STATED TASK
Copy the first line of the material below and every later line through the line containing "foot_rear_y = 398; // [360:1:410]", without any other output.

MATERIAL
************

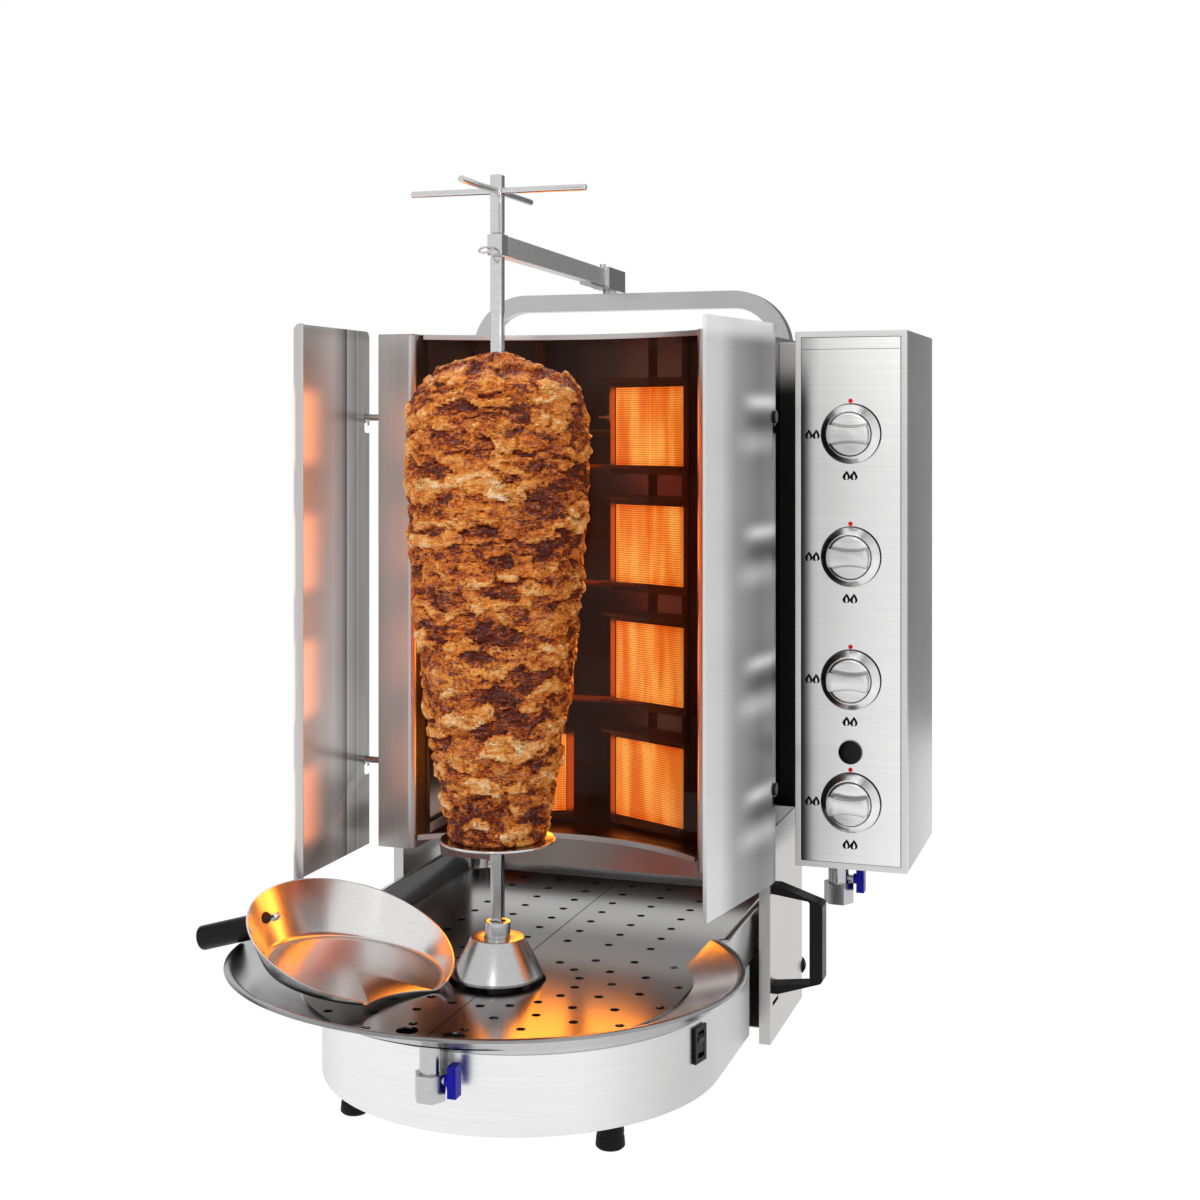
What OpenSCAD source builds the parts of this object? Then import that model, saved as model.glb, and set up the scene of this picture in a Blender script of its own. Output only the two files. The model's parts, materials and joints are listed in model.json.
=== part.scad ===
// Gas doner kebab grill for a worktop: a motor base with a drip dish, a tower with
// eight ceramic burners behind curved glass, a control box and a turning spit.
// The spit's axis is the Z axis of the modules, the operator stands at -Y.

/* [Base] */
// Half width of the base
base_half = 218; // [215:1:222]
// Depth of the centre of the base's round front behind the spit
base_cy = 78; // [60:1:95]
// Underside of the base above the worktop
base_z = 30; // [22:1:34]
// Height of the base's wall
base_h = 80; // [76:1:90]
// Rear end of the wide part of the base
base_rear = 222; // [200:1:240]
// Rear end of the narrow part of the base
base_end = 434; // [430:1:445]
// How far the narrow part of the base stands in at each side
base_step = 12; // [10:1:14]
// Sheet thickness of the base and the dish
sheet = 2; // [1.5:0.1:2.5]
// Thinner sheet of the tower, wings and control box
skin = 1.2; // [1:0.1:1.5]

/* [Feet] */
// Radius of a foot on the worktop
foot_r = 15; // [12:0.5:18]
// Radius of a foot under the base
foot_top_r = 13; // [10:0.5:15]
// Distance of the feet from the middle plane
foot_x = 141; // [120:1:150]
// Depth of the front feet
foot_front_y = -50; // [-60:1:-30]
// Depth of the rear feet
foot_rear_y = 398; // [360:1:410]

/* [Dish] */
// Height of the dish's rim
rim_z = 170; // [168:1:176]
// Half width of the oval rim
rim_a = 272; // [265:1:280]
// Half depth of the oval rim
rim_b = 234; // [228:1:240]
// Depth of the oval rim's centre
rim_cy = -38; // [-42:1:-34]
// Width of the rim's flat hem
hem_w = 7; // [5:0.5:9]
// Thickness of the rim's folded hem
hem_t = 3; // [2.5:0.1:4]
// Half width of the dish's neck at the rim
neck_half = 222; // [221:0.5:224]
// Corner radius at the rear of the neck
neck_corner = 34; // [20:1:45]
// Height of the ledge that carries the plates
ledge_z = 137; // [135:0.5:139]
// Radius of the dish at the ledge
ledge_r = 204; // [202:0.5:206]
// Width of the ledge
ledge_w = 12; // [8:1:16]
// Height of the tray's floor under the plates
tray_z = 114; // [113:0.5:118]
// Radius of the tray's round floor
tray_r = 188; // [184:1:190]
// Depth of the centre of the tray's round floor
tray_cy = 52; // [50:1:56]

/* [Plates] */
// Half width of the two plates together, also the radius of their round front
plate_half = 201; // [198:0.5:201]
// Thickness of a plate
plate_t = 1.5; // [1.2:0.1:2]
// Gap between the two plates
plate_seam = 1.2; // [0.8:0.1:2]
// Rear end of the plates
plate_end = 424; // [400:1:426]
// Radius of the opening round the drip cone
plate_eye_r = 51; // [50:0.5:56]
// Radius of a drain hole
hole_r = 4.75; // [3:0.25:5.5]
// Radius of the first ring of drain holes
ring_r = 86; // [80:1:90]
// Distance from ring to ring
ring_step = 35; // [32:1:36]
// Angle from hole to hole in a ring
ring_turn = 20; // [18:1:24]
// Number of rings of drain holes
rings = 4; // [2:1:4]
// Distance between rows of drain holes behind the rings
row_pitch = 41; // [36:1:44]
// Distance between columns of drain holes
col_pitch = 49; // [44:1:52]
// Radius of a finger hole
finger_r = 11; // [9:0.5:12]
// Depth of the finger holes
finger_y = -173; // [-176:1:-172]

/* [Spit] */
// Width across the square shaft
shaft_w = 12; // [10:0.5:12.5]
// Top of the square shaft
shaft_top = 984; // [970:1:1010]
// Radius of the turned neck that runs in the fork
journal_r = 4; // [3.5:0.25:4.5]
// Radius of the drive sleeve
sleeve_r = 13.6; // [12:0.2:15]
// Top of the drive sleeve
sleeve_top = 200; // [194:1:206]
// Top radius of the drip cone
cone_top_r = 28; // [24:0.5:32]
// Bottom radius of the drip cone
cone_r = 48; // [45:0.5:49]
// Bottom of the drip cone
cone_z = 143; // [142:0.5:146]
// Top of the drip cone
cone_top_z = 184; // [178:0.5:188]
// Radius of the meat disc
disc_r = 60.5; // [56:0.5:70]
// Underside of the meat disc
disc_z = 284; // [270:1:300]
// Thickness of the meat disc
disc_t = 3; // [2:0.5:4]
// Height of the meat
meat_h = 511; // [480:1:520]
// Greatest radius of the meat
meat_r = 97; // [90:1:100]
// Radius of the meat at its foot
meat_foot_r = 56; // [50:1:60]
// Number of meat slices
slices = 46; // [30:1:60]
// Length of a rod of the cross handle
rod_len = 197; // [160:1:210]
// Radius of a rod of the cross handle
rod_r = 3.5; // [3:0.25:4.5]
// Height of the cross handle
rod_z = 967; // [955:1:970]

/* [Tower] */
// Half width of the tower
tower_half = 217; // [216:0.5:220]
// Half width of the tower's front opening
tower_open = 171; // [168:0.5:174]
// Front of the tower
tower_y = 165; // [160:1:168]
// Rear of the tower
tower_end = 482; // [480:1:490]
// Underside of the tower
tower_z = 224; // [223:0.5:228]
// Top of the tower
tower_top = 828; // [822:1:834]
// Radius of the bent inner edge of the front columns
bend_r = 8; // [5:0.5:10]
// Depth of the inner wall of the front columns
return_d = 46; // [44:1:52]
// Radius of the curved glass
glass_r = 287; // [280:1:295]
// Depth of the glass at its middle
glass_mid = 255; // [252:1:258]
// Thickness of the glass
glass_t = 4; // [3:0.5:5]
// Height of the lip in front of the glass
lip_z = 235; // [234:0.5:238]
// Lower edge of the apron
apron_z = 198; // [194:1:202]
// Depth of the apron's lower edge
apron_y = 243; // [240:1:246]

/* [Burners] */
// Number of burner rows
rows = 4; // [2:1:4]
// Distance from row to row
row_step = 141; // [138:0.5:144]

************

RESPONSE BELOW
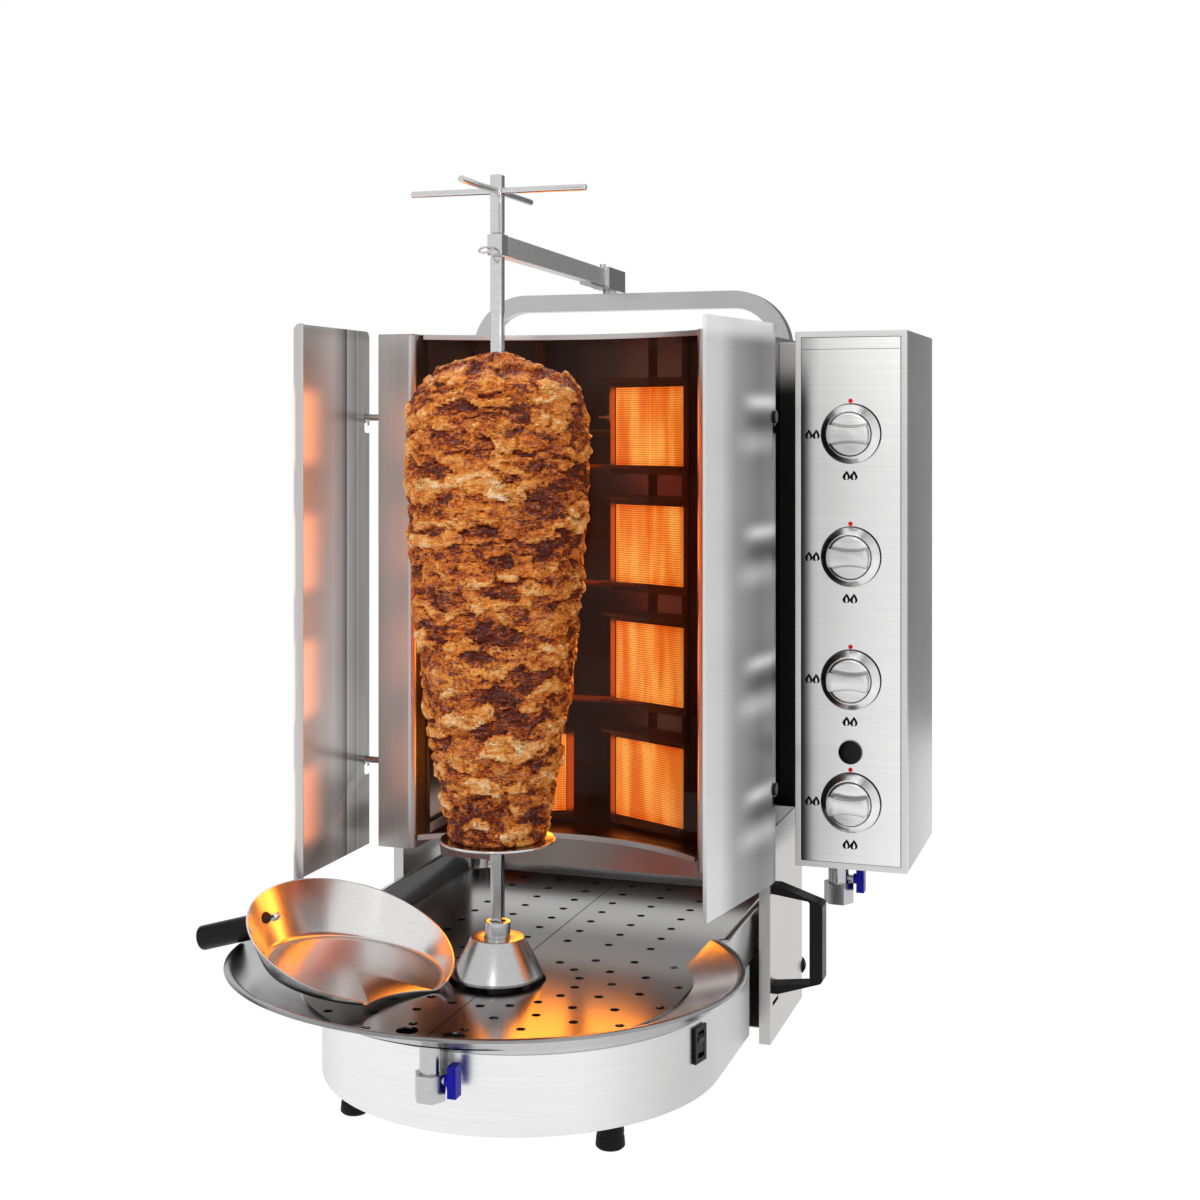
What OpenSCAD source builds the parts of this object? Then import that model, saved as model.glb, and set up the scene of this picture in a Blender script of its own. Output only the two files. The model's parts, materials and joints are listed in model.json.
=== part.scad ===
// Gas doner kebab grill for a worktop: a motor base with a drip dish, a tower with
// eight ceramic burners behind curved glass, a control box and a turning spit.
// The spit's axis is the Z axis of the modules, the operator stands at -Y.

/* [Base] */
// Half width of the base
base_half = 218; // [215:1:222]
// Depth of the centre of the base's round front behind the spit
base_cy = 78; // [60:1:95]
// Underside of the base above the worktop
base_z = 30; // [22:1:34]
// Height of the base's wall
base_h = 80; // [76:1:90]
// Rear end of the wide part of the base
base_rear = 222; // [200:1:240]
// Rear end of the narrow part of the base
base_end = 434; // [430:1:445]
// How far the narrow part of the base stands in at each side
base_step = 12; // [10:1:14]
// Sheet thickness of the base and the dish
sheet = 2; // [1.5:0.1:2.5]
// Thinner sheet of the tower, wings and control box
skin = 1.2; // [1:0.1:1.5]

/* [Feet] */
// Radius of a foot on the worktop
foot_r = 15; // [12:0.5:18]
// Radius of a foot under the base
foot_top_r = 13; // [10:0.5:15]
// Distance of the feet from the middle plane
foot_x = 141; // [120:1:150]
// Depth of the front feet
foot_front_y = -50; // [-60:1:-30]
// Depth of the rear feet
foot_rear_y = 398; // [360:1:410]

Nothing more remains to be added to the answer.